Records with modeling code =>
------

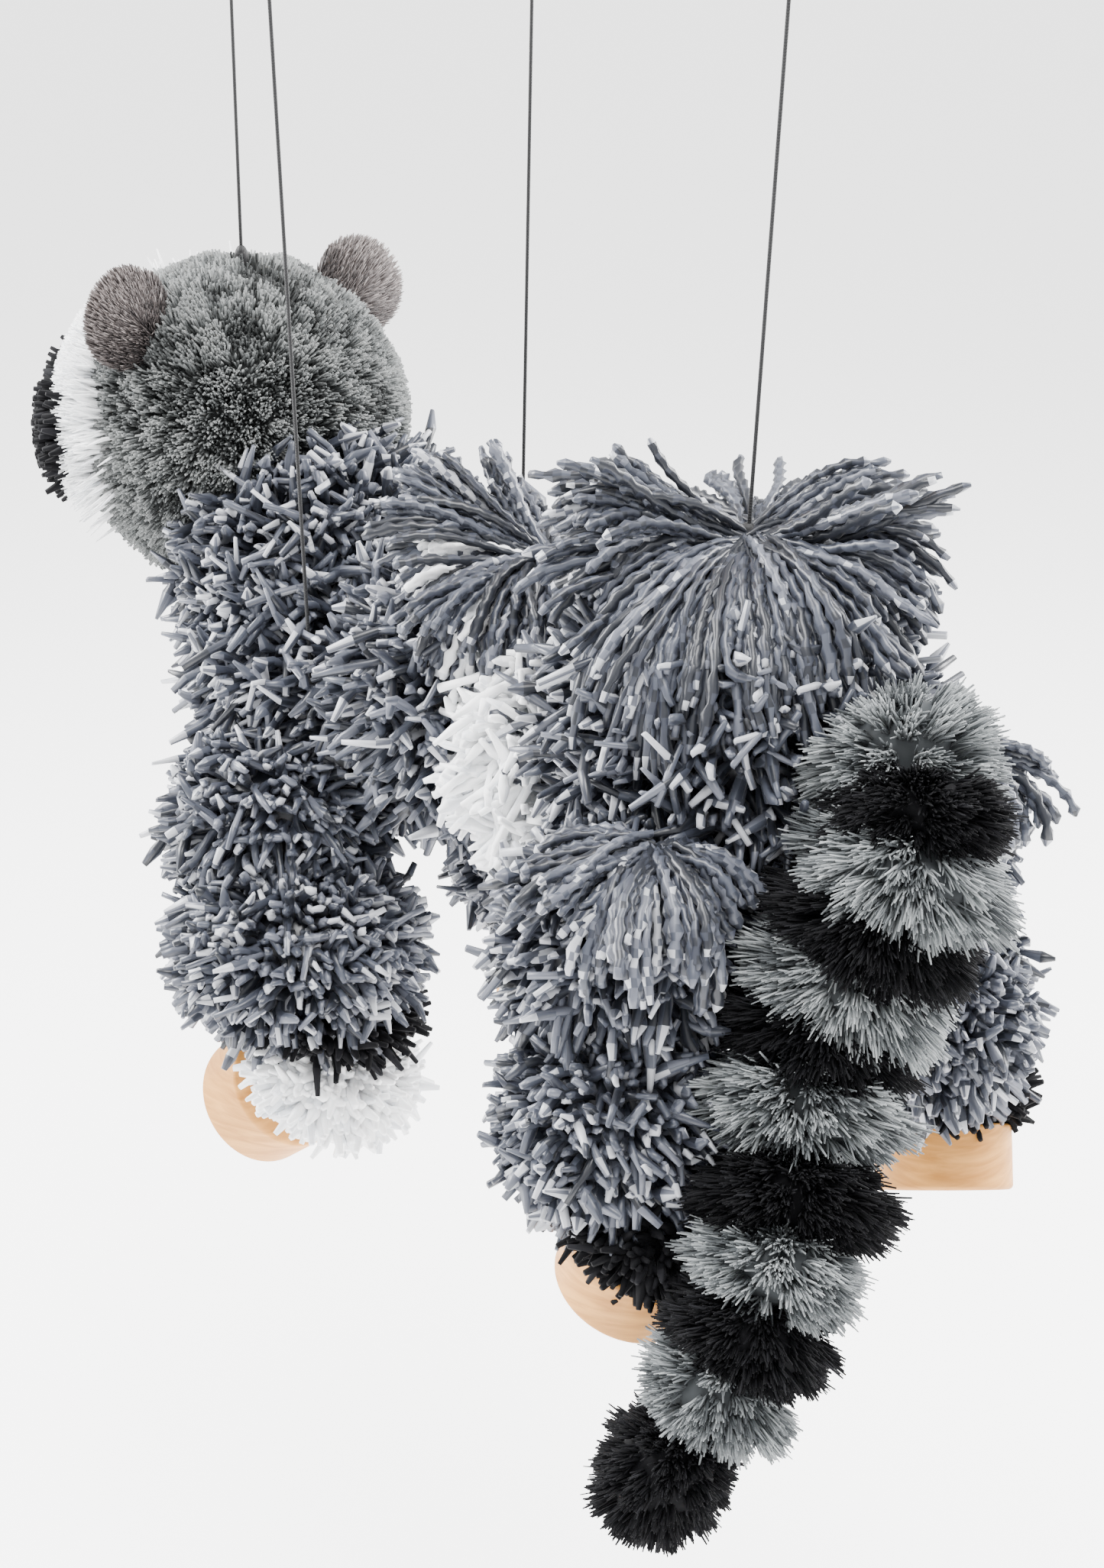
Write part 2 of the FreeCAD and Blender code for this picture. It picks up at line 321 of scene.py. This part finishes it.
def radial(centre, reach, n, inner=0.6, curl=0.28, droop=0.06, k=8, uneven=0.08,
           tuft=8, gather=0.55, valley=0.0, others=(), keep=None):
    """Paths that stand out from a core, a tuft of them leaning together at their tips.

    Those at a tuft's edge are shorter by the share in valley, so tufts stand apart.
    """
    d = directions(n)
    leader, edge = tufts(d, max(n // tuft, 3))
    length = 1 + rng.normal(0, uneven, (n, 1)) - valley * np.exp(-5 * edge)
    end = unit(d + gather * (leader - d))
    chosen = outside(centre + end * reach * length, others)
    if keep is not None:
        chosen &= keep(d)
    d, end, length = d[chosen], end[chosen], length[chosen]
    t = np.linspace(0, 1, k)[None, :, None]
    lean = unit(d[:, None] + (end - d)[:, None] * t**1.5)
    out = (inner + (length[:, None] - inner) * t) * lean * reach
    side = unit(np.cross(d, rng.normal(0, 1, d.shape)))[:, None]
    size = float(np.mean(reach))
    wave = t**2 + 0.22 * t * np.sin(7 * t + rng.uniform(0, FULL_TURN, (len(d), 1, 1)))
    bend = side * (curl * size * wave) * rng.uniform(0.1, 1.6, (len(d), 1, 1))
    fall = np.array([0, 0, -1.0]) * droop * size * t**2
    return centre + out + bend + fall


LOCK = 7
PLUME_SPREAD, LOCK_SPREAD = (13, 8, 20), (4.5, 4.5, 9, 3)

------

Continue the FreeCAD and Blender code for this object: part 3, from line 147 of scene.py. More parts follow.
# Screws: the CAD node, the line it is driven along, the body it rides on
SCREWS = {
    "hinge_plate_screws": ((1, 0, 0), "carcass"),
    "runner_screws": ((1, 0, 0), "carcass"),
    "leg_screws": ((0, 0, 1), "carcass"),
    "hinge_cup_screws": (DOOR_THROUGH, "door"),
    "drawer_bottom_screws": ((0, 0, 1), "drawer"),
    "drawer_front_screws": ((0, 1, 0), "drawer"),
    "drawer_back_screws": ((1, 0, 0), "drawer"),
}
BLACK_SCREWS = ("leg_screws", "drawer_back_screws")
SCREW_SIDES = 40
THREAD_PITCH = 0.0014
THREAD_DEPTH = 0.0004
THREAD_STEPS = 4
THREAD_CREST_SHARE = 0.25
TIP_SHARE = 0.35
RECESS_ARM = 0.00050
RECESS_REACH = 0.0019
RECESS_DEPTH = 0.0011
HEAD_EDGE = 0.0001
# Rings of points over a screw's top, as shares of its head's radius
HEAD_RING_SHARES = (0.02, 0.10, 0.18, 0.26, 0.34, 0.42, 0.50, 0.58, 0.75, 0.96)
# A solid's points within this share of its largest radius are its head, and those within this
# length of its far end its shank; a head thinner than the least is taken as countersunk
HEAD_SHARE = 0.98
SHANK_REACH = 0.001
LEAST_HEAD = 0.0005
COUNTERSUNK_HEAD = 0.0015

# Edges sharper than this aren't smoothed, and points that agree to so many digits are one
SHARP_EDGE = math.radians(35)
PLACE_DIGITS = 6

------

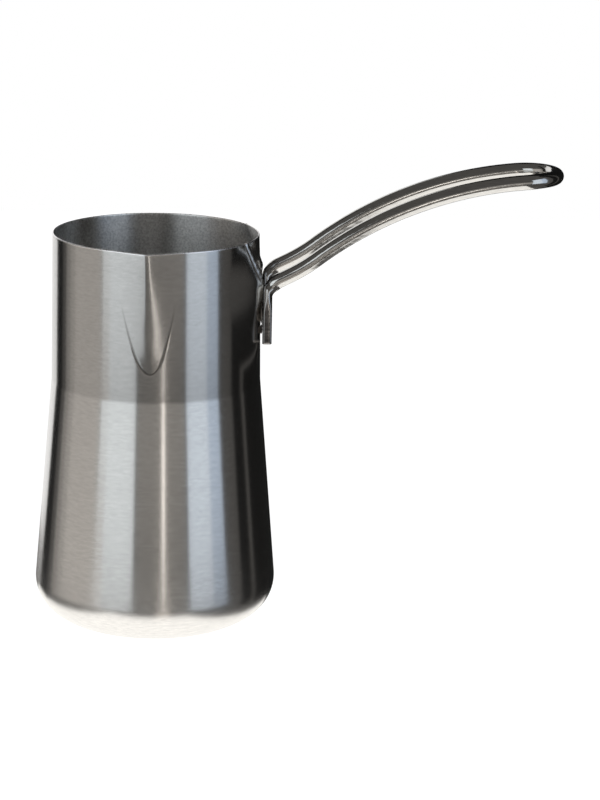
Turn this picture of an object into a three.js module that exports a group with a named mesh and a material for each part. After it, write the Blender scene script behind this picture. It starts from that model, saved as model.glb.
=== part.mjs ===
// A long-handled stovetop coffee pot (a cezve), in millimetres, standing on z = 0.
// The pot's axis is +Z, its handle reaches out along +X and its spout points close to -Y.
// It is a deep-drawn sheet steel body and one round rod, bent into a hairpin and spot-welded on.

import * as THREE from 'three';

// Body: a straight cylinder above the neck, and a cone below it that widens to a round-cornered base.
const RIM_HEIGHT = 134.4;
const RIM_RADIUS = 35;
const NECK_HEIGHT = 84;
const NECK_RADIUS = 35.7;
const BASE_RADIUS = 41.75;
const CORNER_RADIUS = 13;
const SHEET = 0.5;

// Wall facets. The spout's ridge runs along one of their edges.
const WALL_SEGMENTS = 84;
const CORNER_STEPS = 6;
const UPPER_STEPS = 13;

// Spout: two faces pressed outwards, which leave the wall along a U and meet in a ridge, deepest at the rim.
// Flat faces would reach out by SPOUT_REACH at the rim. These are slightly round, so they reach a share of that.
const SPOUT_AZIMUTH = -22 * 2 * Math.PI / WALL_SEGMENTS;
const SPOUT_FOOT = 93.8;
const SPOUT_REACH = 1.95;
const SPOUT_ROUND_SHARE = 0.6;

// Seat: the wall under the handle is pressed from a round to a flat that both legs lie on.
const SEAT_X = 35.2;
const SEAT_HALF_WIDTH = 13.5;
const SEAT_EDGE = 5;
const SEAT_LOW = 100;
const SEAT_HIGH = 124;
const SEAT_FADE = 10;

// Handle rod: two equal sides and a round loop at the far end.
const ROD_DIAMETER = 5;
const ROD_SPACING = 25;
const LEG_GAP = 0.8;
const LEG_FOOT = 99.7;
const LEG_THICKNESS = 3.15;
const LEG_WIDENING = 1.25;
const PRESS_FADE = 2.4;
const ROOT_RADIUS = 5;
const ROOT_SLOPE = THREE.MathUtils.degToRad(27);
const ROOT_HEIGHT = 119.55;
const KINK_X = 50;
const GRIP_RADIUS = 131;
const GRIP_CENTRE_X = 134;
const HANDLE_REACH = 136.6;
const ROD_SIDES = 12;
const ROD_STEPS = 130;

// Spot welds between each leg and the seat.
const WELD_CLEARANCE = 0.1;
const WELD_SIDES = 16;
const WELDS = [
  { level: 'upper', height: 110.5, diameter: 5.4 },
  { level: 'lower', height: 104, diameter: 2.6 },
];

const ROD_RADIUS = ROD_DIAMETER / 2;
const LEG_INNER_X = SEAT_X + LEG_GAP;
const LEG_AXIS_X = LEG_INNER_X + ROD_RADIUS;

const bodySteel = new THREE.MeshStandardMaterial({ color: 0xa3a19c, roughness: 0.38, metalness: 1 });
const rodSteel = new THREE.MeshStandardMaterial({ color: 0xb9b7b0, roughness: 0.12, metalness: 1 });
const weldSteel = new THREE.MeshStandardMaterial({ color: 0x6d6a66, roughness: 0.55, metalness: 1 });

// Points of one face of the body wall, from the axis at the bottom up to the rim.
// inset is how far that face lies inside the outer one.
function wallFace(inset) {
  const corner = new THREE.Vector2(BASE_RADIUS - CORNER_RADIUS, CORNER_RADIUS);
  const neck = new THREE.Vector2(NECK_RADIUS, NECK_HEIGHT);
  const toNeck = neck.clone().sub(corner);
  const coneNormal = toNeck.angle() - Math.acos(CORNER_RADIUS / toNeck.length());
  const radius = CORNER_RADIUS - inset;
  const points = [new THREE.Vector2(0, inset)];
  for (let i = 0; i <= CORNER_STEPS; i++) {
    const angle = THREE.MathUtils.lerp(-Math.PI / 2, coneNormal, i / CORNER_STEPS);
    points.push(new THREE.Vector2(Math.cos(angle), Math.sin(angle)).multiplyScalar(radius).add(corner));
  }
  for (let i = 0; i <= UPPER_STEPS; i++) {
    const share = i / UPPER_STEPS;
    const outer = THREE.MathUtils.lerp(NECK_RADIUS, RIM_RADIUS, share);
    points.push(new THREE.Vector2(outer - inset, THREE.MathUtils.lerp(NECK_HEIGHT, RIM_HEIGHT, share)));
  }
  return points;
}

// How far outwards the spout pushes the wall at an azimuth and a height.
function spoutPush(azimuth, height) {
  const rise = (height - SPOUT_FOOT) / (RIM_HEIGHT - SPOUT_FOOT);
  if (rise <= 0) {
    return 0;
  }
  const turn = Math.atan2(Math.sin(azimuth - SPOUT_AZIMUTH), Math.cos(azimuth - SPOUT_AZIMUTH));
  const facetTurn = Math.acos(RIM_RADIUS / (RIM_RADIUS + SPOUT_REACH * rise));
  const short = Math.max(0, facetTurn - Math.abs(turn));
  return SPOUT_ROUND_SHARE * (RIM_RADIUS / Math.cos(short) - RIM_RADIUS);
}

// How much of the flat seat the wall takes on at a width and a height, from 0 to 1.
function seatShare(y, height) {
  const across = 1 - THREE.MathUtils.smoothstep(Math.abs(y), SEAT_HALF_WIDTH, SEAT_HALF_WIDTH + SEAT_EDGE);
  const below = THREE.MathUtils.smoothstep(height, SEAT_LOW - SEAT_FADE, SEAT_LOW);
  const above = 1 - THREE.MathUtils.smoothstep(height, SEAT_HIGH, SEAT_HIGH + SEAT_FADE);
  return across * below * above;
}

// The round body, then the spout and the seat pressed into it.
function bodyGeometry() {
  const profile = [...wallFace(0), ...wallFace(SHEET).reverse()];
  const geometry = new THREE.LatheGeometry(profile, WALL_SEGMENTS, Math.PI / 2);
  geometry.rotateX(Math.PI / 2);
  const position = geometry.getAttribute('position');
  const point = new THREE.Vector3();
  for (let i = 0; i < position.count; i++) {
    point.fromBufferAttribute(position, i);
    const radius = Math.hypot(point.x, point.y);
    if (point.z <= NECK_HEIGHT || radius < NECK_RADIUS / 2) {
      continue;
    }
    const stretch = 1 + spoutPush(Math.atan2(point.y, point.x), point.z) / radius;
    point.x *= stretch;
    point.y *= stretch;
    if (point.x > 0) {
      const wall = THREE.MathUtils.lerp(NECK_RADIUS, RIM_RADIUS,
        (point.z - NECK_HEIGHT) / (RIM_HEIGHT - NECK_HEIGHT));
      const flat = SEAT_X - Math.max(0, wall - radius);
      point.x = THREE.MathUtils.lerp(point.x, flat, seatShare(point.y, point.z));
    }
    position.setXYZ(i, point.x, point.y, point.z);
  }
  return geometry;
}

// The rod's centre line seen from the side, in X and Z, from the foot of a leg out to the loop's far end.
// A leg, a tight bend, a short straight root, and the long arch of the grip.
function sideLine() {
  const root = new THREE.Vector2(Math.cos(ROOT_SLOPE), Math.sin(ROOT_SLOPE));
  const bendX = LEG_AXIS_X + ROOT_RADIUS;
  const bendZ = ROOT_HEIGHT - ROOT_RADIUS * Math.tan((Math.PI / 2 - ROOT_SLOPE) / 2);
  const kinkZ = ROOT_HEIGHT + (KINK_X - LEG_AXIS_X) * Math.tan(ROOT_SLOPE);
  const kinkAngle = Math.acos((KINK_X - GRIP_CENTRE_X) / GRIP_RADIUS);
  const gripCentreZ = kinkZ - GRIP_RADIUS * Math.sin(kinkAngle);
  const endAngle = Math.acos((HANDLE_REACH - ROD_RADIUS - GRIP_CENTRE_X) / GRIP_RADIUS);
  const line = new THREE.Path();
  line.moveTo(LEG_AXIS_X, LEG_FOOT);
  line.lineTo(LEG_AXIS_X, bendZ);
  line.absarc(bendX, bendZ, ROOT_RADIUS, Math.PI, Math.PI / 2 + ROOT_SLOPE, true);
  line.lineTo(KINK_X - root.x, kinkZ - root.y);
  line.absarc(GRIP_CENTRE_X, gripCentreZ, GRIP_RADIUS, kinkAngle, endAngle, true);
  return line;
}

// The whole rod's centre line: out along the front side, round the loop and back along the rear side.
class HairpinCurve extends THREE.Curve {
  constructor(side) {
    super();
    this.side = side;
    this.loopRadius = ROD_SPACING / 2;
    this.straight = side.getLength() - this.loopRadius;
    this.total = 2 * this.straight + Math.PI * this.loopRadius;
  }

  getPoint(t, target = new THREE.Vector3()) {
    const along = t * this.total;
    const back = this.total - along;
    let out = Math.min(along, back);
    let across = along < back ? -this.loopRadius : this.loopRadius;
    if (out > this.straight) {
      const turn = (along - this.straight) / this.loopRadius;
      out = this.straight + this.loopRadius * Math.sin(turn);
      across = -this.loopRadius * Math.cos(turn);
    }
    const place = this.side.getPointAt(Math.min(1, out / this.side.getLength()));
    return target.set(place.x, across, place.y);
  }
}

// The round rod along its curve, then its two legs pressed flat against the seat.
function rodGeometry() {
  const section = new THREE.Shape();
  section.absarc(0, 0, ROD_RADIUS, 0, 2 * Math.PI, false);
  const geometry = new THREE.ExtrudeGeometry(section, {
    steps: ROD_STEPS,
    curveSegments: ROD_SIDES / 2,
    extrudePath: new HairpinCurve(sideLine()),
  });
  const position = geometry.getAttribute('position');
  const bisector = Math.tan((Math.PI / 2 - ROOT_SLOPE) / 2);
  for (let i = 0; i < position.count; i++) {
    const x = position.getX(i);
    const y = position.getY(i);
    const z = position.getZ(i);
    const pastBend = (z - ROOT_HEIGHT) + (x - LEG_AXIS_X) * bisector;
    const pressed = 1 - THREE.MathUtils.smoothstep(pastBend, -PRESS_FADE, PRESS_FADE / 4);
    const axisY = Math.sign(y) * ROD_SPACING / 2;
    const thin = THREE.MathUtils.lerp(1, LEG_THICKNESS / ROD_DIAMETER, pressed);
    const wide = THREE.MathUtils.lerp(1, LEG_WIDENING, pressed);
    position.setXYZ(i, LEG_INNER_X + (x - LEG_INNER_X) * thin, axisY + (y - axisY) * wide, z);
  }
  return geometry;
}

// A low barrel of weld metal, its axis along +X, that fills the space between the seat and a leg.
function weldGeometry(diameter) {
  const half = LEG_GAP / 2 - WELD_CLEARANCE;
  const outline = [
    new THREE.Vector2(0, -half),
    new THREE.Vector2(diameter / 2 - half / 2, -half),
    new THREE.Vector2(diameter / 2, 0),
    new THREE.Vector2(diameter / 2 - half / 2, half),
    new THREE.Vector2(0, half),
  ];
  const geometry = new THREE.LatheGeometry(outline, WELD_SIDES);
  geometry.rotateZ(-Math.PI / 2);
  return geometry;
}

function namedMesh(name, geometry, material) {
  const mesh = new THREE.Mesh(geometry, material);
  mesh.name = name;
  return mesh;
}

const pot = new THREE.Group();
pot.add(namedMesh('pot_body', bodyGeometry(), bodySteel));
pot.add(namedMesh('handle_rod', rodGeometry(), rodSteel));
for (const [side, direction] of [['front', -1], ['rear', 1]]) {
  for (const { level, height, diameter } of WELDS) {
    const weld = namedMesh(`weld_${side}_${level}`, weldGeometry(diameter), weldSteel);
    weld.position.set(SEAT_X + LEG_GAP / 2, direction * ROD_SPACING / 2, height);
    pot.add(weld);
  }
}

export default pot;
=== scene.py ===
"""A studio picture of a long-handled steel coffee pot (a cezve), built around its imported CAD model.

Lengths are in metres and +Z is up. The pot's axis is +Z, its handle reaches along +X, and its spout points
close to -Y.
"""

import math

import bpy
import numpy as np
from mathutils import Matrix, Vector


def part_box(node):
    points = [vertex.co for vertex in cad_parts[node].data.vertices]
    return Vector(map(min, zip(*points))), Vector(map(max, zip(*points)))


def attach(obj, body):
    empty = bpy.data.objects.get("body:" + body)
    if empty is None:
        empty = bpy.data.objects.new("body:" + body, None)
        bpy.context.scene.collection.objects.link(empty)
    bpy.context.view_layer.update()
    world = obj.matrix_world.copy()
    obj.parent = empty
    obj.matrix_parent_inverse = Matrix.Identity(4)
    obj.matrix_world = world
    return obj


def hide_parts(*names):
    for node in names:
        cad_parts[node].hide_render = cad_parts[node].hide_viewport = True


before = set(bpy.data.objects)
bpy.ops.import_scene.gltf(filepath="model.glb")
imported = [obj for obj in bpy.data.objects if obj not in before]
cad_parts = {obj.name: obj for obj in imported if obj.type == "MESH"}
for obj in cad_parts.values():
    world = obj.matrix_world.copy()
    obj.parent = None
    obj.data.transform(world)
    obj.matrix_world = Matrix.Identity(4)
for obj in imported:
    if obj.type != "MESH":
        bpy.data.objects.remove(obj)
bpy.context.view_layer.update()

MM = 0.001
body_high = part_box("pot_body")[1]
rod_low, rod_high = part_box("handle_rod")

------

Directions => Transcribe, word for word, every line from the line with "seat and a leg." to the line with "for node in", inclusive, and output nothing else.

Result =>
// A low barrel of weld metal, its axis along +X, that fills the space between the seat and a leg.
function weldGeometry(diameter) {
  const half = LEG_GAP / 2 - WELD_CLEARANCE;
  const outline = [
    new THREE.Vector2(0, -half),
    new THREE.Vector2(diameter / 2 - half / 2, -half),
    new THREE.Vector2(diameter / 2, 0),
    new THREE.Vector2(diameter / 2 - half / 2, half),
    new THREE.Vector2(0, half),
  ];
  const geometry = new THREE.LatheGeometry(outline, WELD_SIDES);
  geometry.rotateZ(-Math.PI / 2);
  return geometry;
}

function namedMesh(name, geometry, material) {
  const mesh = new THREE.Mesh(geometry, material);
  mesh.name = name;
  return mesh;
}

const pot = new THREE.Group();
pot.add(namedMesh('pot_body', bodyGeometry(), bodySteel));
pot.add(namedMesh('handle_rod', rodGeometry(), rodSteel));
for (const [side, direction] of [['front', -1], ['rear', 1]]) {
  for (const { level, height, diameter } of WELDS) {
    const weld = namedMesh(`weld_${side}_${level}`, weldGeometry(diameter), weldSteel);
    weld.position.set(SEAT_X + LEG_GAP / 2, direction * ROD_SPACING / 2, height);
    pot.add(weld);
  }
}

export default pot;
=== scene.py ===
"""A studio picture of a long-handled steel coffee pot (a cezve), built around its imported CAD model.

Lengths are in metres and +Z is up. The pot's axis is +Z, its handle reaches along +X, and its spout points
close to -Y.
"""

import math

import bpy
import numpy as np
from mathutils import Matrix, Vector


def part_box(node):
    points = [vertex.co for vertex in cad_parts[node].data.vertices]
    return Vector(map(min, zip(*points))), Vector(map(max, zip(*points)))


def attach(obj, body):
    empty = bpy.data.objects.get("body:" + body)
    if empty is None:
        empty = bpy.data.objects.new("body:" + body, None)
        bpy.context.scene.collection.objects.link(empty)
    bpy.context.view_layer.update()
    world = obj.matrix_world.copy()
    obj.parent = empty
    obj.matrix_parent_inverse = Matrix.Identity(4)
    obj.matrix_world = world
    return obj


def hide_parts(*names):
    for node in names:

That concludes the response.